Wynder said anyone is welcome at the classes, which are generally held at 9:45 a.m. on the third Thursday of the month and last about an hour and a half. To register, call 942-1970.
It’s especially important for those with a family member or friend who uses the drug, Wynder said.
“Anybody that has a loved one that may be using drugs would be wise to carry it,” he said.
The training teaches not only how to use the nasal spray but also how to recognize the signs of an opiate overdose.
“I think the most important thing they learn is they can tell if the person is really high or is the person at an overdose stage,” Wynder said. “If the person is unresponsive, no movement, very shallow breathing, that’s when you should dial 911 and give the Narcan.”
After completing the training, Wynder said, each person will receive a card they can take to a pharmacy and receive naloxone.
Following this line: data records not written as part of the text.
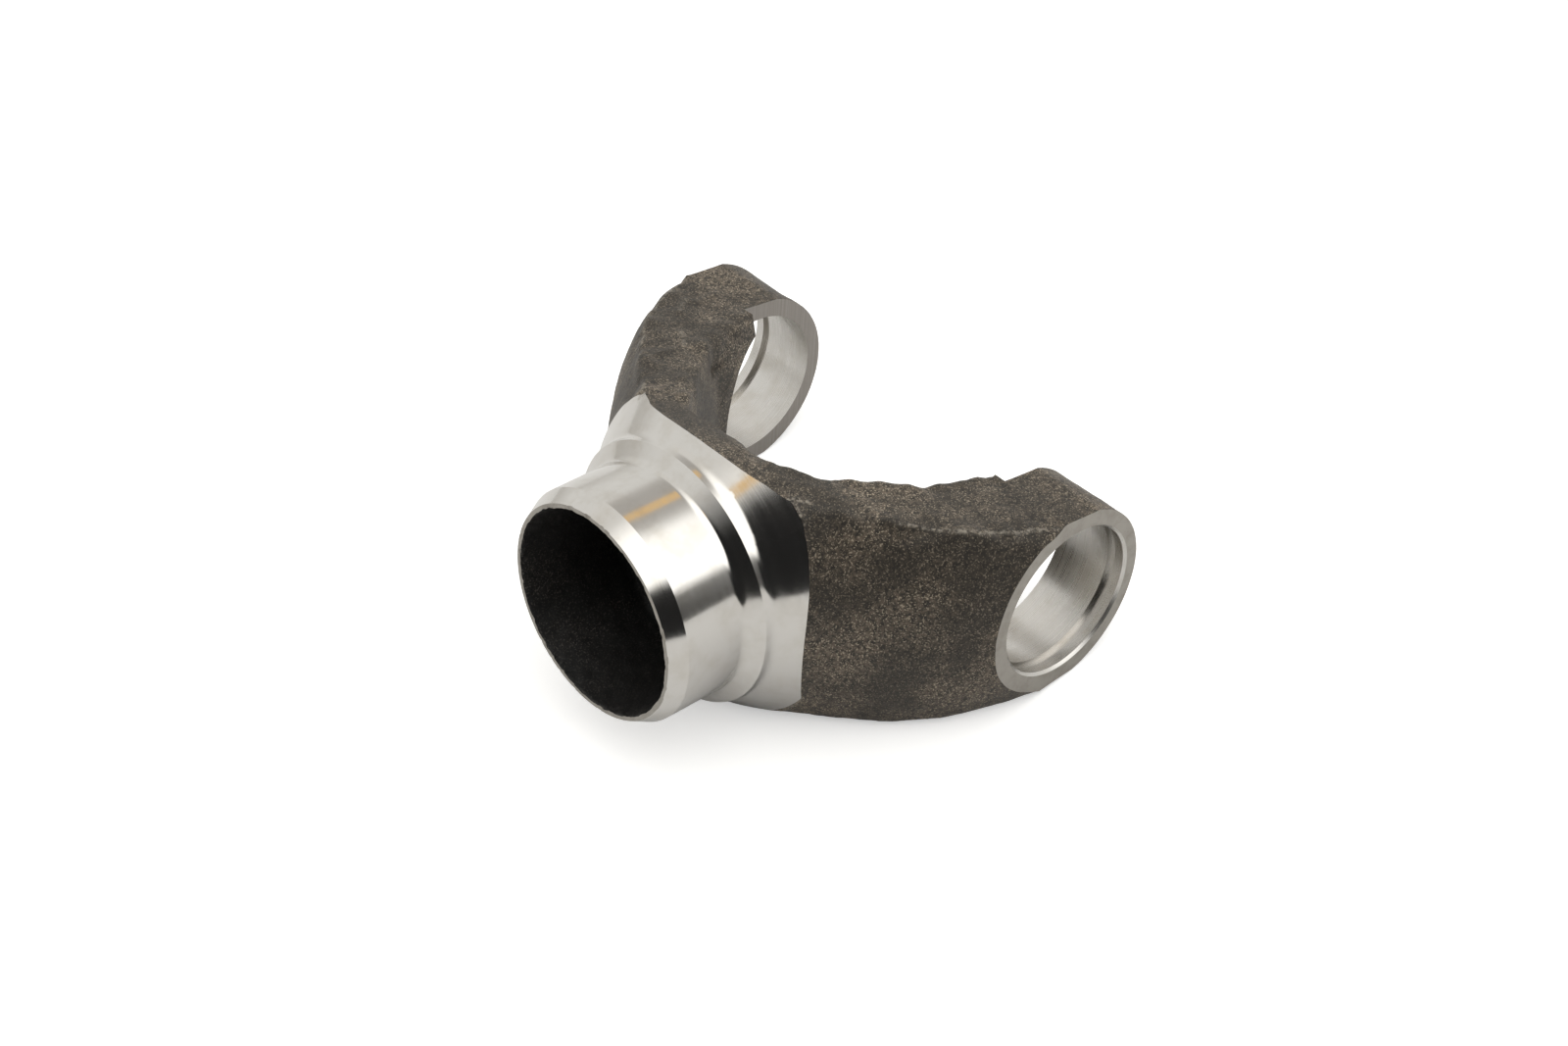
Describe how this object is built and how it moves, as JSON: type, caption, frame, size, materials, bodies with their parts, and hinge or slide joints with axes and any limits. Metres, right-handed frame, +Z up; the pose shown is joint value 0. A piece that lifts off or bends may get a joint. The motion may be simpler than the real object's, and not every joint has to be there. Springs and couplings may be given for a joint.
{
  "type": "weld yoke",
  "caption": "Forged weld yoke for a universal joint: turned tube seat on the nose, two arms with bored ears for a cross bearing.",
  "frame": {"origin": "cross centre: the bearing bore's axis where the tube axis meets it", "axes": "+X along the tube axis from the nose toward the ears, +Y along the bearing bore, +Z up as the part lies"},
  "size_m": [0.0867, 0.1002, 0.0548],
  "materials": {
    "forged_steel": "dark forging scale, with bright turned and bored faces"
  },
  "bodies": {
    "root": {"weld_yoke": "forged_steel"}
  },
  "joints": []
}
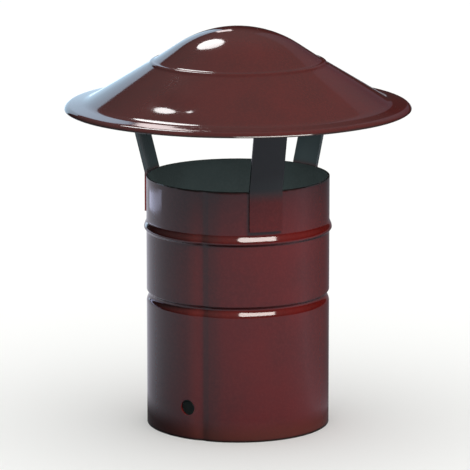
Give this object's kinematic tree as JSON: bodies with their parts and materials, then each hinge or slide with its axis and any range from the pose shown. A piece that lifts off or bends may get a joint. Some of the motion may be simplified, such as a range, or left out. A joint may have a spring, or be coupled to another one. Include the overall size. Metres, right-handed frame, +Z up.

There is a standing statewide prescription for the drug, and it is often free, Wynder said.
Of course, it is best to seek help for those who are addicted and educate them to prevent them from becoming addicted in the first place. The community services board is working on those fronts, too.
It has held screenings of a documentary called “Chasing the Dragon,” which shows how a simple prescription for pain medication can lead down the path to heroin addiction.
“What happens when the person runs out of pain medication and their body is asking for something?” Wynder said. “That’s when they go down that dark road. Education is the best prevention — knowing you shouldn’t play around with pain medication or any type of opiates.”
But in the meantime, it’s comforting knowing that naloxone is available to help people who are addicted live to fight another day and perhaps kick the drugs for good.